As always, thanks for any thoughts.


On Mar 12, 2008, at 1:14 PM, Sean Lewkiw wrote:

> Interestingly, we were looking at this a while back.
> One of our senior compers reports that shake converts exrs to 16  
> bit on
> load, so 32 bit exrs are unnecessary.  However, we also found that 16
> bit float EXRs were not entirely accurate.  (For example, rendering UV
> maps out of Houdini and loading into Shake results in some very subtle
> banding.)
> We have not done any tests on loading times/image quality and image
> sizes of 32 bit VS 16 bit exr floats.  I'm wondering if Nuke deals  
> with
> this differently and/or better.
> So, our policy here is 16 bit float with embedded DODs for most CG
> renders, except where great precision is necessary, then 32 bit TIFFs.
> Sean
> Simon Kapeniak wrote:
>> Hello Mark,
>> This is extremely interesting. Are you saying that any application  
>> working
>> on any current platform has to deal with a 16bit float data by  
>> converting it
>> up to a 32bit float internally? Or it does have to do it if wants  
>> to use
>> MMX/SSE? How this happens in Nuke working with EXR for example
>> (theoretically)?
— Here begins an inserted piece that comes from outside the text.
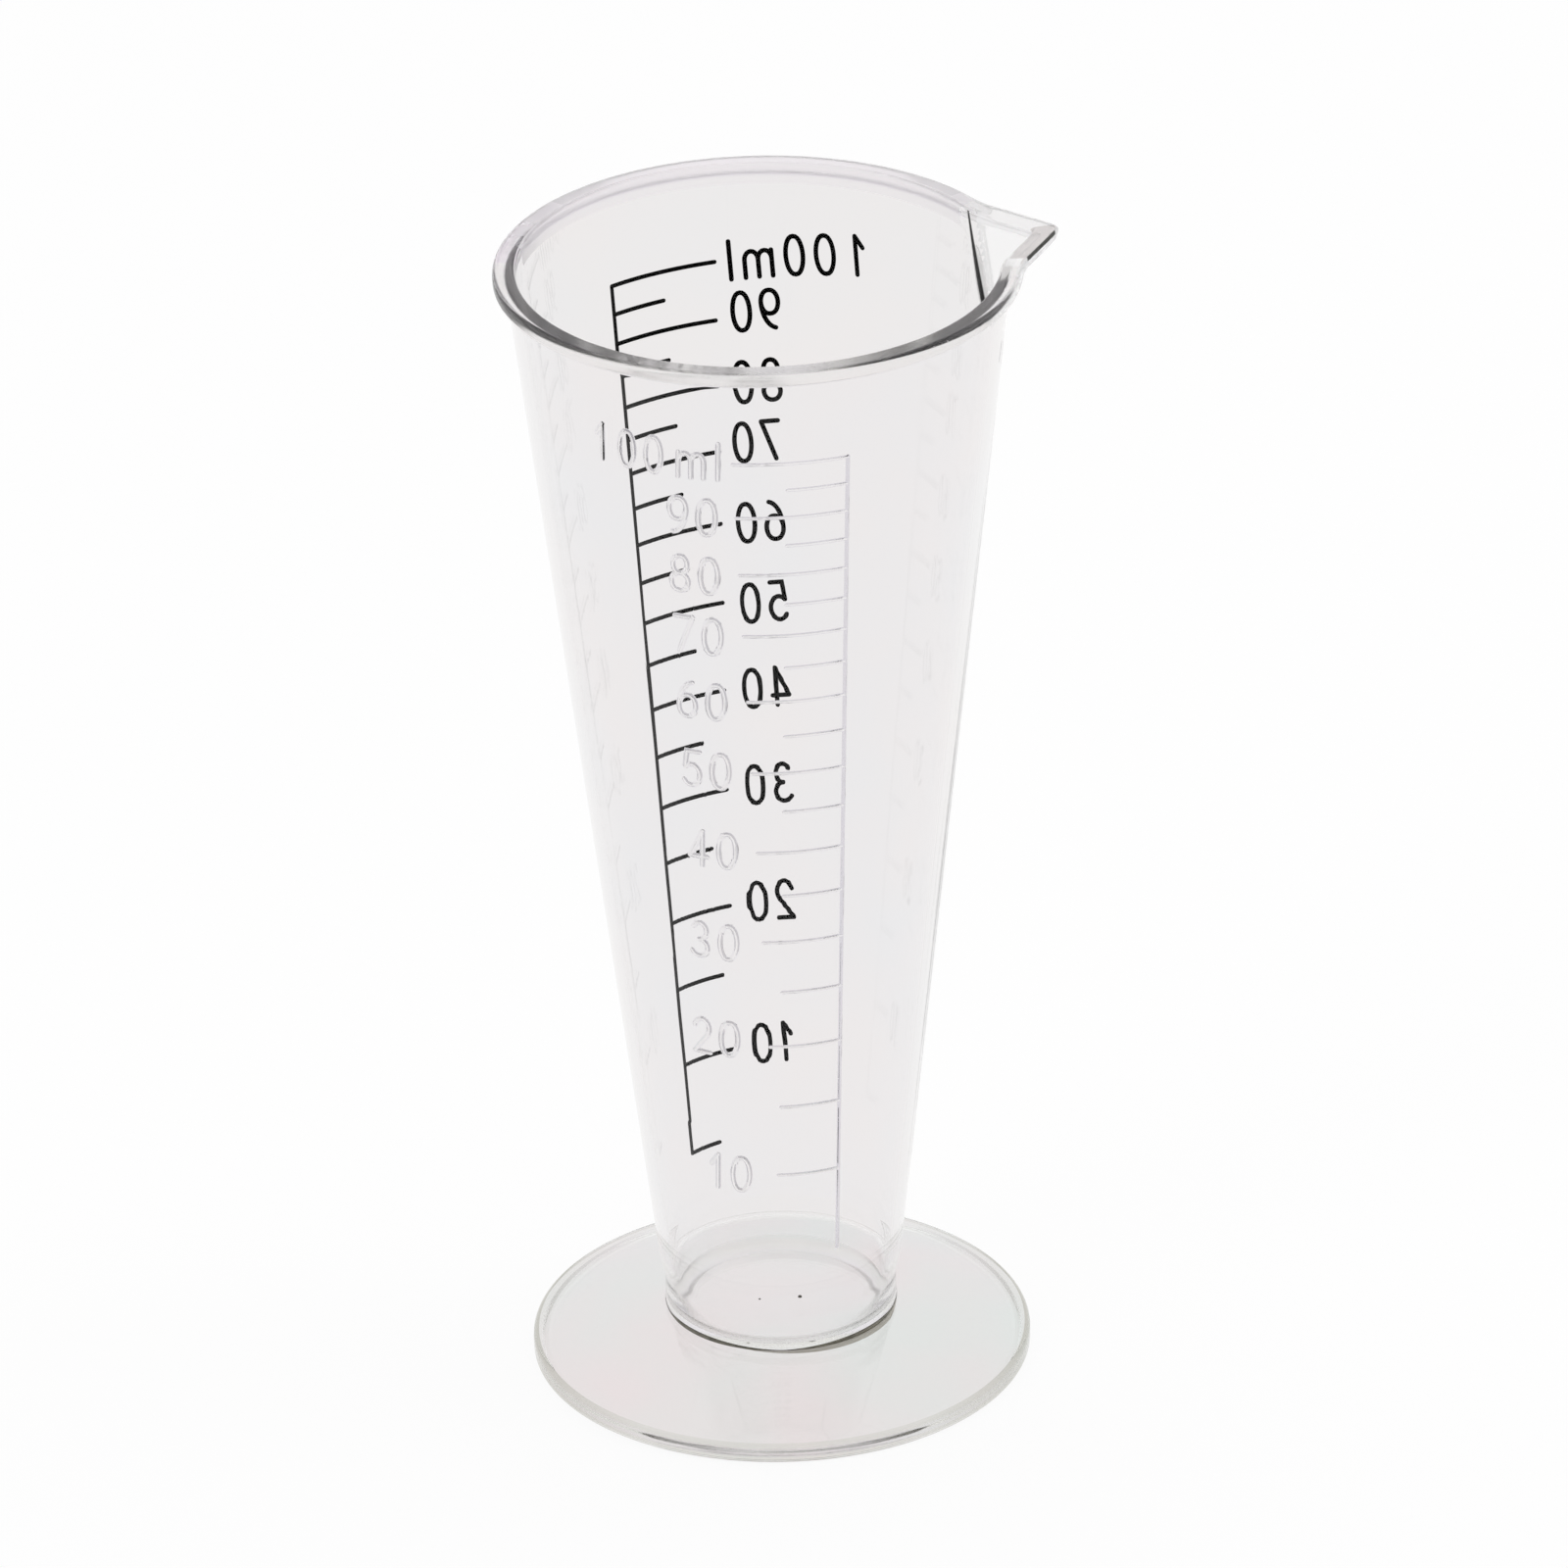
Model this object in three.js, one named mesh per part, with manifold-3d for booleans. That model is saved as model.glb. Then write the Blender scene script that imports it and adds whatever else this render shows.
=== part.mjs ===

Assuming that it doesn't use GPU which supports  
>> half floats
>> natively, which isn't the case I bet. Surely Shake converts EXRs  
>> to 32bit on
>> load, which illustrate that issue.
>> Hmm, interesting... I've never though this way although I'm  
>> complete freak
>> about compositing performance (working with Shake's iffs mostly  
>> for that
>> very reason). I was silently assuming that half float means means  
>> half space
>> and half work for CPU (roughly).
>> 2008/3/7, Mark Alexander <malexender at sidefx.com>:
>>> Both 16b Int and 32b FP are XMMX and SSE optimized. 16b FP is the
>>> slowest of the bunch, being a format that is not native to the  
>>> CPU (it
>>> is pretty much always up-converted to FP32). 16b Int is probably the
>>> most work, since you have to worry about the white point (setting it
>>> somewhere around 4000 for really HDR stuff).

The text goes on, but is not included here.